#### DATASET EXCERPT:
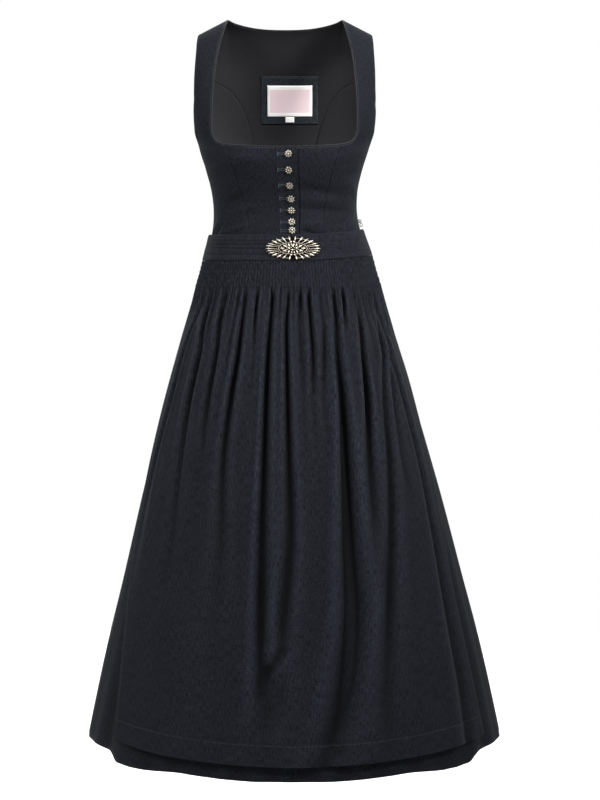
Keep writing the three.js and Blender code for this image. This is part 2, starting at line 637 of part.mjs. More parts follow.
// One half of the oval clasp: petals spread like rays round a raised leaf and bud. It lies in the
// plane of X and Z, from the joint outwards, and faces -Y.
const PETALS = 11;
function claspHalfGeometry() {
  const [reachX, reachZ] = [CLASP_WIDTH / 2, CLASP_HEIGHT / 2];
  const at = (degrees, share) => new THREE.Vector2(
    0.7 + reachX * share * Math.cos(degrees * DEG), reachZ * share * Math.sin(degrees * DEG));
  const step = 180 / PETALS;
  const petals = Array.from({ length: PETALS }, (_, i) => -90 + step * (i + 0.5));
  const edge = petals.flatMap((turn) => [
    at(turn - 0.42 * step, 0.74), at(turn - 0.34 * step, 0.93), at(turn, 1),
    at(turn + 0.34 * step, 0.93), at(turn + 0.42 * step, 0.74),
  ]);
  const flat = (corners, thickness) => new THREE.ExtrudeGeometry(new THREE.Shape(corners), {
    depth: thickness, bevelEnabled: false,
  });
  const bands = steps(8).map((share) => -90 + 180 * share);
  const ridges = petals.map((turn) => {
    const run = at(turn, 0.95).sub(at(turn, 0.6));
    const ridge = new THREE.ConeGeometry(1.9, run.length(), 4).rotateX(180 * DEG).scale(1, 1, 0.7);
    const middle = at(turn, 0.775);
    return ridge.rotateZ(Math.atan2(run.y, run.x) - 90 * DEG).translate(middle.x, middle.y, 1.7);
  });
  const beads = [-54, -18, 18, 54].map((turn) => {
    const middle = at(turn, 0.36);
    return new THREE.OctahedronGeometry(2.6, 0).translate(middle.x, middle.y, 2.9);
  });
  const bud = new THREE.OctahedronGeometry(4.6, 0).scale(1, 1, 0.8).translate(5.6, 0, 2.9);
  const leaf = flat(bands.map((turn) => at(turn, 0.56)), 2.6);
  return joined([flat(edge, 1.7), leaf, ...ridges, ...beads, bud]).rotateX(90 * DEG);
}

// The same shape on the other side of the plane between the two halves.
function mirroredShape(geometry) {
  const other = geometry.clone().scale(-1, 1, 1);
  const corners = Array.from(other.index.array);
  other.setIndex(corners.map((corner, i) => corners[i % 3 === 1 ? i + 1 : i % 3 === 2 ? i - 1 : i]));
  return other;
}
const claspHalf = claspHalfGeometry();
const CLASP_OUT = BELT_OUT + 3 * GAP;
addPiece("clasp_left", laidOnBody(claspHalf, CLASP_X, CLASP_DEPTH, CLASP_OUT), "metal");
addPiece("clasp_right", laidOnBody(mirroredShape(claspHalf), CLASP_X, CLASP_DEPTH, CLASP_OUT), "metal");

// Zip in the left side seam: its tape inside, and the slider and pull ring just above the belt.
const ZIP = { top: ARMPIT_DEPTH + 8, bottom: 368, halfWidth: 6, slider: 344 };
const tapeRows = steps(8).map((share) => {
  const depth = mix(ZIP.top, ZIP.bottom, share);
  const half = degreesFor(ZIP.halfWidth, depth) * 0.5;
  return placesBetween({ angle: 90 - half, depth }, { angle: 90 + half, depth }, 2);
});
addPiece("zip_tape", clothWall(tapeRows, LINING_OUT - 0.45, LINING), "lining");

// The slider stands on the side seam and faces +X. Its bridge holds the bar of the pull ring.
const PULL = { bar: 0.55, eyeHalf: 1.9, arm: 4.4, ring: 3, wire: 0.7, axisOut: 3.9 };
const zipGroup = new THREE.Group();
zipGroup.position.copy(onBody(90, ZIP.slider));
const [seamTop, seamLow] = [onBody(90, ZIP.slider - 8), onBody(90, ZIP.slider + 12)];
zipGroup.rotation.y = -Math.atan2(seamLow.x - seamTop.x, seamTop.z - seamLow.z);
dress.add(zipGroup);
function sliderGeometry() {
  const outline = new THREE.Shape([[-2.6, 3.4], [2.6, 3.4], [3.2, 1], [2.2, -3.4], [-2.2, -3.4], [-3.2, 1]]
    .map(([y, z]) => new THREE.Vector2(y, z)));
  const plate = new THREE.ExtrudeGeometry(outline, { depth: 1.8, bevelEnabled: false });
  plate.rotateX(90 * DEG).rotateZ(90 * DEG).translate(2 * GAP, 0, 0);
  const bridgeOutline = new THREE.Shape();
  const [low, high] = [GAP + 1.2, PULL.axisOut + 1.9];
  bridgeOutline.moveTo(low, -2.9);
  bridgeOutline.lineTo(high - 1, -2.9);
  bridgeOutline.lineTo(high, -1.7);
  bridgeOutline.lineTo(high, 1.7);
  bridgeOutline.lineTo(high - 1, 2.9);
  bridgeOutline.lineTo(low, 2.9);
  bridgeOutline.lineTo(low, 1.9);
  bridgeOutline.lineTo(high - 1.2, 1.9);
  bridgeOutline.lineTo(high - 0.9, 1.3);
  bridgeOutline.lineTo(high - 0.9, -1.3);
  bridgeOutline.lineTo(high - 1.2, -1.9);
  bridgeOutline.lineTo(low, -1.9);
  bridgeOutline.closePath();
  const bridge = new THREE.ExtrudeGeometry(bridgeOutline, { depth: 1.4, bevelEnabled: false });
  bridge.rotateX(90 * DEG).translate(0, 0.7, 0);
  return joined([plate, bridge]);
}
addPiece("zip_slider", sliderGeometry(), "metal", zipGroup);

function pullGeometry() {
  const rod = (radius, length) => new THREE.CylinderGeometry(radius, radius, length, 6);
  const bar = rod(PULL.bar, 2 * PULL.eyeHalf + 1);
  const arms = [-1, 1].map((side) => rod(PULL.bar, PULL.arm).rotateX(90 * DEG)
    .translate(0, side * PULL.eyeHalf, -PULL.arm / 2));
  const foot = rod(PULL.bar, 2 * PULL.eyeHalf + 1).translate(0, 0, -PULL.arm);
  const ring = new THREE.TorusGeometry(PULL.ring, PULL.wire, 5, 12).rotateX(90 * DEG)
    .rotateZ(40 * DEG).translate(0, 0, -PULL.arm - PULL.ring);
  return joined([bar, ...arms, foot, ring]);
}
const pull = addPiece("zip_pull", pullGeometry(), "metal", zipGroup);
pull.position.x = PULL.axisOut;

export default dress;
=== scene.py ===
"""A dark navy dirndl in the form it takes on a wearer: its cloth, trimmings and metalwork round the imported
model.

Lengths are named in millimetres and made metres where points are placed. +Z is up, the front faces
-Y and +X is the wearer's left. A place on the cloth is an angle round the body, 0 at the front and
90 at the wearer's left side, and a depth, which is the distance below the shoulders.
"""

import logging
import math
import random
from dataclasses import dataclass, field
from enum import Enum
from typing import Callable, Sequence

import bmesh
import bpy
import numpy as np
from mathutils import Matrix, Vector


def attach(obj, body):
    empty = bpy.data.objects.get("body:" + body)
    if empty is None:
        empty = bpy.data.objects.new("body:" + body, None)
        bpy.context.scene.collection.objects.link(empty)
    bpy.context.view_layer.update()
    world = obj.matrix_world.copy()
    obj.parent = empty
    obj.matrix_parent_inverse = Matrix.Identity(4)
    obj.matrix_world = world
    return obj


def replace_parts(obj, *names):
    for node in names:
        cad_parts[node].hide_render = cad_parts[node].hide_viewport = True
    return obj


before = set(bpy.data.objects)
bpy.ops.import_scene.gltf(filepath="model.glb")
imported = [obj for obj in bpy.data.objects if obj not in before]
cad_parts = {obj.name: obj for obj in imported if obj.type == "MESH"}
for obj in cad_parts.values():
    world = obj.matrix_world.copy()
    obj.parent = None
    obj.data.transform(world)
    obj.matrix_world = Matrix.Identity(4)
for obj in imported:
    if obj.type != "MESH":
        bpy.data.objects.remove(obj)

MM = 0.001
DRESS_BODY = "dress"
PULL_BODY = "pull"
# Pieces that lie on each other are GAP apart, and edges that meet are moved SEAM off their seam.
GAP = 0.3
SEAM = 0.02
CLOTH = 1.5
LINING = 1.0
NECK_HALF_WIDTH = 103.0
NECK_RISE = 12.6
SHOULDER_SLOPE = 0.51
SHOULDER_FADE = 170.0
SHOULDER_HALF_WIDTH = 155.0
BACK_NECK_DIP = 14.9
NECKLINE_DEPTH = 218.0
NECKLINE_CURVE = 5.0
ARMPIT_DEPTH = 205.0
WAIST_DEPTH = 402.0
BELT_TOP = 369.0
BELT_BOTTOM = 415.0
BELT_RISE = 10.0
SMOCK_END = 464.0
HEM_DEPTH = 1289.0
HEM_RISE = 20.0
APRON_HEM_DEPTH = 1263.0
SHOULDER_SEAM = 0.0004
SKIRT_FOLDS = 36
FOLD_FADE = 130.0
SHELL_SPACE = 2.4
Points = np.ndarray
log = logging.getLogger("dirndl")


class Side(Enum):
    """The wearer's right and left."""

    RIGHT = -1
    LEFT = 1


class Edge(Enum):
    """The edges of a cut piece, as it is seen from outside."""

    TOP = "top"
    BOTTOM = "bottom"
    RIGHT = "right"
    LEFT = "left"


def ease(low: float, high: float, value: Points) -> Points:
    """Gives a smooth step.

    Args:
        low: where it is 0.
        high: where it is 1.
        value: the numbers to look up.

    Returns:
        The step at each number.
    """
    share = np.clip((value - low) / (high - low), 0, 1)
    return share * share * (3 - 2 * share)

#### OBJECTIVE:
Retype precisely, and only, the span of lines that opens at the line containing "bpy.context.view_layer.update()" and closes at the line containing "bpy.data.objects.remove(obj)", both inclusive.

#### COMPLETE ANSWER:
    bpy.context.view_layer.update()
    world = obj.matrix_world.copy()
    obj.parent = empty
    obj.matrix_parent_inverse = Matrix.Identity(4)
    obj.matrix_world = world
    return obj


def replace_parts(obj, *names):
    for node in names:
        cad_parts[node].hide_render = cad_parts[node].hide_viewport = True
    return obj


before = set(bpy.data.objects)
bpy.ops.import_scene.gltf(filepath="model.glb")
imported = [obj for obj in bpy.data.objects if obj not in before]
cad_parts = {obj.name: obj for obj in imported if obj.type == "MESH"}
for obj in cad_parts.values():
    world = obj.matrix_world.copy()
    obj.parent = None
    obj.data.transform(world)
    obj.matrix_world = Matrix.Identity(4)
for obj in imported:
    if obj.type != "MESH":
        bpy.data.objects.remove(obj)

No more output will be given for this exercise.